When it comes to energy alarms – what are you doing?

When it comes to energy alarms – what are you doing?

Do you have a month-on-month comparison? A year-on-year comparison? Do you involve degree days?

An energy alarm is a helpful tool for identifying unexpectedly high energy use before you’ve racked up too much extra cost.

Setting energy alarms can help you to take control of your energy use and save thousands in the process.

It’s a complex area, as you want to get to the truth of what’s happening in your estate, without ending up with thousands of useless alarms having you running around for no reason.

The issue is, the majority of buildings have a direct correlation between their building’s consumption and the weather.

An easy way to think of it is you’re at home on a cold day, you put the heating on, and then in the summer on a warm day, you might want to put a fan on (or your AC if you’re honoured to have some!).

Most energy alarms will look to compare the performance of a building, against the same period the year before, but what is this telling us?

Unless the weather (or any other driving factors) was the same, how can we compare apples to apples?

What we need to be doing is looking at what actual effect the weather has on the consumption of that building.

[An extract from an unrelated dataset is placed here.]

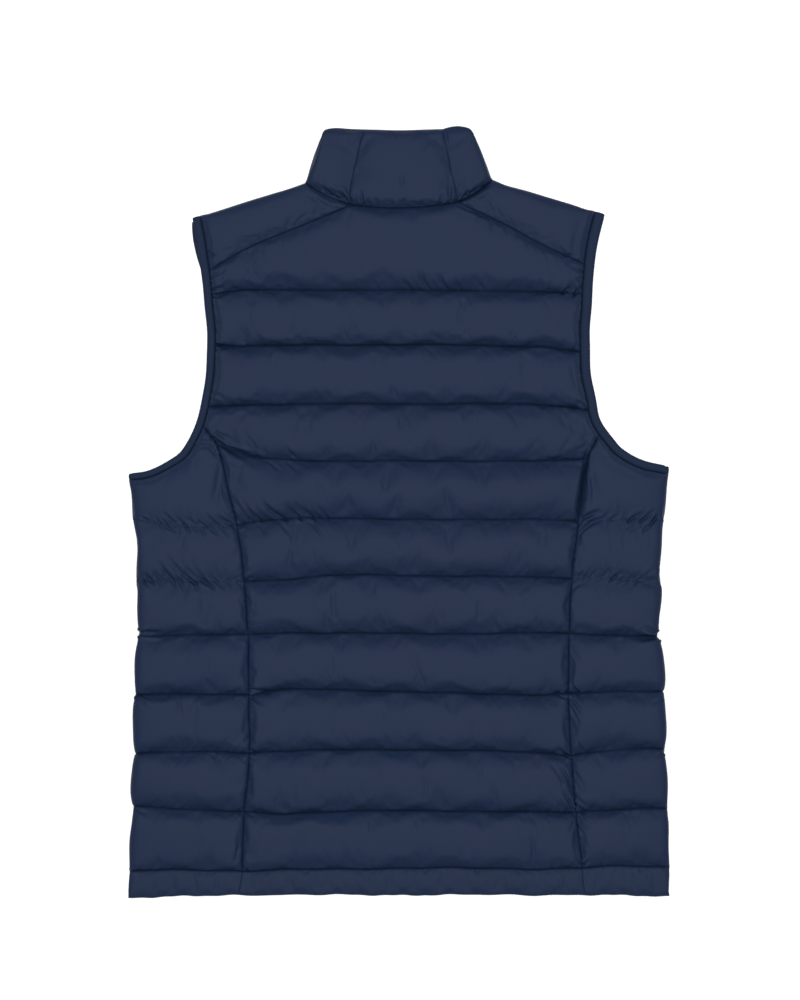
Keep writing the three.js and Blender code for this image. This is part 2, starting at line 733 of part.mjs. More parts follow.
function frontLine(side, line) {
  if (line < FIRST_FRONT_LINE) return frontTopLine(side);
  const zip = point(side.sign * ZIP_EDGE, ZIP_LINES[line - FIRST_FRONT_LINE]);
  const edge = side.frontEdge(side.frontLineEnd(line));
  return frontColumns(side).map((share) => between(edge, zip, share));
}

function frontPanel(side) {
  const grid = [];
  const places = [];
  const columns = frontColumns(side);
  const whole = [...BAND_SHARES, 1];
  for (let line = FIRST_FRONT_LINE - 1; line < LAST_LINE; line += 1) {
    const top = frontLine(side, line);
    const bottom = frontLine(side, line + 1);
    const fromY = top[0].y;
    const toY = bottom[0].y;
    const edge = whole.map((share) => side.frontEdge(lerp(fromY, toY, share)));
    const zip = whole.map((share) => between(top[top.length - 1], bottom[bottom.length - 1], share));
    const band = patch(top, bottom, edge, zip, whole, columns);
    const shares = line + 1 === LAST_LINE ? whole : BAND_SHARES;
    shares.forEach((share, k) => {
      grid.push(band[k]);
      places.push(band[k].map((_, j) => top[j].distanceTo(bottom[j]) * Math.min(share, 1 - share)));
    });
  }
  const thickness = (i, j) => {
    const row = grid[i];
    const across = Math.min(row[j].distanceTo(row[0]), row[j].distanceTo(row[row.length - 1]));
    return padding(FRONT_INSIDE, FRONT_RISE, places[i][j], across * SIDE_RISE / FRONT_RISE);
  };
  return flatWall(grid, thickness, 'front');
}

// Hem band

function hemThickness(share, length) {
  const along = Math.min(share, 1 - share) * length;
  return SEAM_THICKNESS + (HEM_THICKNESS - SEAM_THICKNESS) * rise(along, HEM_RISE);
}

function hemPrincess(side) {
  return point(side.princess[side.princess.length - 1][0], HEM_MIDDLE_Y);
}

function hemFrontSeam(side) {
  return point(side.sign * FRONT_SEAM_X, HEM_MIDDLE_Y);
}

function hemFlat(top, first, last, columns, layer) {
  const bottom = columns.map((share) => between(first, last, share));
  const edge = (from, to) => HEM_SHARES.map((share) => between(from, to, share));
  const lastTop = top[top.length - 1];
  const grid = patch(top, bottom, edge(top[0], first), edge(lastTop, last), HEM_SHARES, columns);
  const thickness = (i, j) => hemThickness(HEM_SHARES[i], top[j].distanceTo(bottom[j]));
  return flatWall(grid, thickness, layer);
}

function hemBack() {
  const top = backLine(LAST_LINE);
  return hemFlat(top, hemPrincess(LEFT), hemPrincess(RIGHT), BACK_COLUMNS, 'back');
}

function hemFront(side) {
  const top = frontLine(side, LAST_LINE);
  const zip = point(side.sign * ZIP_EDGE, HEM_MIDDLE_Y);
  return hemFlat(top, hemFrontSeam(side), zip, frontColumns(side), 'front');
}

function hemSide(side) {
  const rows = sideRows(side);
  const row = rows[rows.length - 1];
  const foldTop = foldPoint(side, row);
  const over = sideRowPoints(side, row, foldTop);
  const under = underRowPoints(side, row, foldTop);
  const hemFold = point(...side.hemFold);
  const length = foldTop.distanceTo(hemFold);
  const lines = HEM_SHARES.map((down) => {
    const thick = hemThickness(down, length);
    const overAt = (k) => between(over[k], between(hemPrincess(side), hemFold, SIDE_SHARES[k]), down);
    const underAt = (k) => between(under[k], between(hemFold, hemFrontSeam(side), UNDER_SHARES[k]), down);
    return {
      back: SIDE_SHARES.map((_, k) => ({ at: overAt(k), thick })),
      tip: between(foldTop, hemFold, down),
      tipBack: thick,
      tipFront: thick,
      out: point(side.sign, 0),
      front: UNDER_SHARES.map((_, k) => ({ at: underAt(k), thick })),
    };
  });
  return foldedWall(lines);
}

// Armhole binding: a flat tape along both layers' edges, joined round the shoulder and side folds

function bindingSection(outerAt, innerAt, inside, outside) {
  return [
    new THREE.Vector3(outerAt.x, outerAt.y, inside),
    new THREE.Vector3(innerAt.x, innerAt.y, inside),
    new THREE.Vector3(innerAt.x, innerAt.y, outside),
    new THREE.Vector3(outerAt.x, outerAt.y, outside),
  ];
}

// The tape's turn round a fold, from the back's side to the front's
function bindingTurn(outerAt, innerAt, out) {
  const radius = SEAM_THICKNESS + LAYER_GAP / 2;
  const middleZ = (BACK_INSIDE + FRONT_INSIDE) / 2;
  return FOLD_ANGLES.map((angle) => {
    const reach = Math.cos(degToRad(angle));
    const height = Math.sin(degToRad(angle));
    const place = (tip, distance, z) => {
      const at = tip.clone().addScaledVector(out, distance - radius);
      return new THREE.Vector3(at.x, at.y, z);
    };
    const insideZ = middleZ + height * LAYER_GAP / 2;
    const outsideZ = middleZ + height * radius;
    return [
      place(outerAt, reach * LAYER_GAP, insideZ),
      place(innerAt, reach * LAYER_GAP, insideZ),
      place(innerAt, reach * radius, outsideZ),
      place(outerAt, reach * radius, outsideZ),
    ];
  });
}

function armholeBinding(side) {
  const { back, front } = side;
  const yokeAt = back.atY(side.yoke[0]);
  const cornerAt = back.atY(side.cornerY);
  const frontYokeAt = front.atY(FRONT_YOKE_Y);
  const frontCornerAt = front.atY(side.frontCornerY);

  // the same stations as the pieces that it edges
  const backStations = SHOULDER_SHARES.map((share) => lerp(yokeAt, 0, share)).reverse();
  for (let line = 0; line <= CORNER_LINE; line += 1) {
    for (const share of BAND_SHARES) {
      const y = lerp(side.lineEnd(line), side.lineEnd(line + 1), share);
      if (y < side.lineEnd(0) && y > side.cornerY) backStations.push(back.atY(y));
    }
  }
  SIDE_SHARES.forEach((share) => backStations.push(lerp(cornerAt, 1, share)));
  const frontStations = UNDER_SHARES.map((share) => lerp(0, frontYokeAt, share));
  for (let line = FIRST_FRONT_LINE - 1; line <= CORNER_LINE; line += 1) {
    const from = line < FIRST_FRONT_LINE ? FRONT_YOKE_Y : side.frontLineEnd(line);
    for (const share of BAND_SHARES) {
      const y = lerp(from, side.frontLineEnd(line + 1), share);
      if (y < FRONT_YOKE_Y && y > side.frontCornerY) frontStations.push(front.atY(y));
    }
  }
  UNDER_SHARES.map((share) => lerp(1, frontCornerAt, share)).reverse()
    .forEach((at) => frontStations.push(at));

  const sections = [];
  for (const t of backStations) {
    const thick = BACK_INSIDE + SEAM_THICKNESS;
    sections.push(bindingSection(back.outer(t), back.inner(t, -SEAM_INSET), BACK_INSIDE, thick));
  }
  const underarm = point(side.sign, 0);
  sections.push(...bindingTurn(back.outer(1), back.inner(1, -SEAM_INSET), underarm));
  for (const t of frontStations.reverse()) {
    const thick = FRONT_INSIDE - SEAM_THICKNESS;
    sections.push(bindingSection(front.outer(t), front.inner(t, -SEAM_INSET), FRONT_INSIDE, thick));
  }
  const shoulderTurn = bindingTurn(back.outer(0), back.inner(0, -SEAM_INSET), shoulderOut(side));
  sections.push(...shoulderTurn.reverse());

  const triangles = [];
  const corners = 4;
  const place = (i, k) => (i % sections.length) * corners + (k % corners);
  for (let i = 0; i < sections.length; i += 1) {
    for (let k = 0; k < corners; k += 1) {
      triangles.push([place(i, k), place(i, k + 1), place(i + 1, k + 1)]);
      triangles.push([place(i, k), place(i + 1, k + 1), place(i + 1, k)]);
    }
  }
  return closedGeometry(sections.flat(), triangles);
}

// Zip

// A flat outline in X and Y, with any holes, raised from one height by a thickness
function plate(outline, holes, bottom, thickness) {
  const shape = new THREE.Shape(outline.map(([x, y]) => point(x, y)));
  holes.forEach((hole) => shape.holes.push(new THREE.Path(hole.map(([x, y]) => point(x, y)))));
  const geometry = new THREE.ExtrudeGeometry(shape, { depth: thickness, bevelEnabled: false });
  return geometry.translate(0, 0, bottom);
}

function rectangle(x0, x1, y0, y1) {
  return [[x0, y0], [x1, y0], [x1, y1], [x0, y1]];
}

function zipTape(side) {
  const edge = side.sign * (ZIP_EDGE - SEAM_INSET);
  const near = edge - side.sign * TAPE_WIDTH;
  const outline = rectangle(Math.min(edge, near), Math.max(edge, near), HEM_MIDDLE_Y, ZIP_TOP);
  return plate(outline, [], TAPE_BOTTOM, TAPE_THICKNESS);
}

function zipTeeth() {
  const bottom = TAPE_BOTTOM + (TAPE_THICKNESS - COIL_THICKNESS) / 2;
  const outline = rectangle(-COIL_WIDTH / 2, COIL_WIDTH / 2, HEM_MIDDLE_Y, ZIP_TOP);
  return plate(outline, [], bottom, COIL_THICKNESS);
}

// The slider in the YZ plane: two plates joined past the coil's end, and a bridge for the pull
function zipSlider() {
  const outerTop = SLIDER_OUTER_PLATE_BOTTOM + SLIDER_PLATE;
  const innerTop = SLIDER_INNER_PLATE_BOTTOM + SLIDER_PLATE;
  const top = PULL_AXIS_Y + SLIDER_LENGTH / 2;
  const bottom = PULL_AXIS_Y - SLIDER_LENGTH / 2;
  const joint = ZIP_TOP + 2 * SEAM_INSET;
  const body = [
    [bottom, SLIDER_OUTER_PLATE_BOTTOM], [top, SLIDER_OUTER_PLATE_BOTTOM], [top, innerTop],
    [bottom, innerTop], [bottom, SLIDER_INNER_PLATE_BOTTOM], [joint, SLIDER_INNER_PLATE_BOTTOM],
    [joint, outerTop], [bottom, outerTop],
  ];
  const low = PULL_AXIS_Y - BRIDGE_LENGTH / 2;
  const high = PULL_AXIS_Y + BRIDGE_LENGTH / 2;
  const openTop = BRIDGE_BOTTOM + BRIDGE_THICKNESS;
  const sink = SLIDER_OUTER_PLATE_BOTTOM + SLIDER_PLATE / 2;
  const bridge = [
    [low, sink], [low, BRIDGE_BOTTOM], [high, BRIDGE_BOTTOM], [high, sink],
    [high - BRIDGE_LEG, sink], [high - BRIDGE_LEG, openTop], [low + BRIDGE_LEG, openTop],
    [low + BRIDGE_LEG, sink],
  ];
  return joined(acrossX(body, SLIDER_WIDTH), acrossX(bridge, BRIDGE_WIDTH));
}

// An outline in Y and Z, given a width along X about the middle
function acrossX(outline, width) {
  const shape = new THREE.Shape(outline.map(([y, z]) => point(y, z)));
  const geometry = new THREE.ExtrudeGeometry(shape, { depth: width, bevelEnabled: false });
  const turn = new THREE.Matrix4().makeBasis(
    new THREE.Vector3(0, 1, 0), new THREE.Vector3(0, 0, 1), new THREE.Vector3(1, 0, 0));
  return geometry.applyMatrix4(turn).translate(-width / 2, 0, 0);
}

function zipPull() {
  const half = PULL_WIDTH / 2;
  const top = PULL_AXIS_Y + PULL_BAR / 2;
  const bottom = top - PULL_LENGTH;
  const round = 2;
  const outline = [
    [-half, top], [-half, bottom + round], [-half + round, bottom],
    [half - round, bottom], [half, bottom + round], [half, top],
  ];
  const windowTop = PULL_AXIS_Y - PULL_BAR / 2;
  const gap = PULL_WINDOW_WIDTH / 2;
  const window = rectangle(-gap, gap, windowTop - PULL_WINDOW_LENGTH, windowTop);
  return plate(outline, [window], PULL_AXIS_Z - PULL_THICKNESS / 2, PULL_THICKNESS);
}

function joined(first, second) {
  const [a, b] = [first, second].map((geometry) => {
    geometry.deleteAttribute('normal');
    geometry.deleteAttribute('uv');
    const merged = mergeVertices(geometry);
    return new wasm.Manifold(new wasm.Mesh({
      numProp: 3,
      vertProperties: new Float32Array(merged.attributes.position.array),
      triVerts: new Uint32Array(merged.index.array),
    }));
  });
  const mesh = a.add(b).getMesh();
  const geometry = new THREE.BufferGeometry();
  geometry.setAttribute('position', new THREE.BufferAttribute(mesh.vertProperties, 3));
  geometry.setIndex(new THREE.BufferAttribute(mesh.triVerts, 1));
  geometry.computeVertexNormals();
  return geometry;
}

// Materials and the whole vest

const FINISHES = {
  shell: { color: 0x2b3449, roughness: 0.55, metalness: 0 },
  tape: { color: 0x222c45, roughness: 0.8, metalness: 0 },
  zip: { color: 0x1c2438, roughness: 0.6, metalness: 0 },
  metal: { color: 0x2a2f3a, roughness: 0.35, metalness: 0.9 },
};

const vest = new THREE.Group();

function addPiece(name, geometry, finish) {
  const mesh = new THREE.Mesh(geometry, new THREE.MeshStandardMaterial(FINISHES[finish]));
  mesh.name = name;
  vest.add(mesh);
}

addPiece('back_panel', backPanel(), 'shell');
addPiece('collar_back', collarBack(), 'shell');
addPiece('hem_back', hemBack(), 'shell');
for (const [name, side] of [['left', LEFT], ['right', RIGHT]]) {
  addPiece(`side_panel_${name}`, sidePanel(side), 'shell');
  addPiece(`shoulder_${name}`, shoulder(side), 'shell');
  addPiece(`collar_${name}`, collarSide(side), 'shell');
  addPiece(`front_${name}`, frontPanel(side), 'shell');
  addPiece(`hem_side_${name}`, hemSide(side), 'shell');
  addPiece(`hem_front_${name}`, hemFront(side), 'shell');
  addPiece(`armhole_binding_${name}`, armholeBinding(side), 'tape');
  addPiece(`zip_tape_${name}`, zipTape(side), 'zip');
}
addPiece('zip_teeth', zipTeeth(), 'zip');
addPiece('zip_slider', zipSlider(), 'metal');
addPiece('zip_pull', zipPull(), 'metal');

export default vest;
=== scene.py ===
"""Quilted vest laid out flat on its front with the back up: the cloth, seams, stitches and zip.

The outlines are worked out in millimetres, as the pattern is, and become metres in the meshes.
+Y runs towards the collar, and left and right are the wearer's, so left is on the -X side.
"""

import math

import bmesh
import bpy
import numpy as np
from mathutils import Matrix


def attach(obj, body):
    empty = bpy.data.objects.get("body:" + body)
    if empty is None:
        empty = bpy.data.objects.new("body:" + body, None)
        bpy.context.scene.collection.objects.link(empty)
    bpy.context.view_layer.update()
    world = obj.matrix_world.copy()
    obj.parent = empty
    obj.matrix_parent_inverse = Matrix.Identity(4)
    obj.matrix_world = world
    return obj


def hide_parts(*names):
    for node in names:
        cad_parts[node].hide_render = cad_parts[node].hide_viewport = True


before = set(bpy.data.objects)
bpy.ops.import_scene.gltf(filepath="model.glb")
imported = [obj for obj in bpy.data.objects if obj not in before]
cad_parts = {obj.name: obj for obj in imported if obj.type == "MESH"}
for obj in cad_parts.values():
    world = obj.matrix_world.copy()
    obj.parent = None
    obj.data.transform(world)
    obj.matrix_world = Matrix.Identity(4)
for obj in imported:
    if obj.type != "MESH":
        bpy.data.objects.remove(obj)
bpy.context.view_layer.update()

MM = 0.001
# keeps the direction of a vector without length from failing
TINY = 1e-12

# Levels of the cloth: the fronts lie under the back, with their insides facing
FRONT_INSIDE = 8.0
LAYER_GAP = 0.3
BACK_INSIDE = FRONT_INSIDE + LAYER_GAP
MIDDLE_Z = (BACK_INSIDE + FRONT_INSIDE) / 2
# how far each piece reaches past its seams, so that no gap shows between two pieces
SEAM_REACH = 0.05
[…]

Looking at gas specifically, what gas consumption is there constantly (our fixed consumption) and then on top of this how does the consumption then increase due to the weather.

energy alarm graph

As you can see on the above chart, the place where the trend line touches the Y-axis is the ‘fixed load’ for the site – this is the gas that the building uses that is not related to heating the space. This could be for hot water, cooking etc. this is highlighted with the red line below:

Graph 2

The rest of the consumption for the site increases as the external temperature drops (and the heating degree days rise)

As you can see below, there is a pattern, as the HDD (heating degree days) increases, the consumption also increases.

Graph 3

You need to work out what the increase is per HDD then you can start to work out what is abnormal for your site going forward.

Where this gets us to, is that your energy alarm strategy should be based on the following conditions:

Actual consumption > Fixed consumption + (Variable consumption x Driving factor): you used more than expected
Actual consumption < Fixed consumption + (Variable consumption x Driving factor): you used less than expected

This isn’t the whole story. Because there will always be some random difference, we introduce a tolerance band so you’re not getting told about ordinary variances in the consumption. Our systems suggest a custom tolerance band for each meter which can then be tweaked over time to get it just right.

So, all of a sudden, we are able to say what would have been normal for that period, including typical variances, and compare this to the actual consumption – if the figure is higher than expected by more than the tolerance band, it triggers a high consumption alarm. If the figure is lower than expected by more than the tolerance band, we create a low consumption alarm (i.e., let’s find out what happened and see if we can replicate it again for MORE savings)

There are lots of other factors and things to consider here, like removing any abnormal consumption from your analysis data to make sure the ‘target’ your setting for the site is in line with good consumption. There will be other drivers which could have changed, such as opening hours, size of building etc.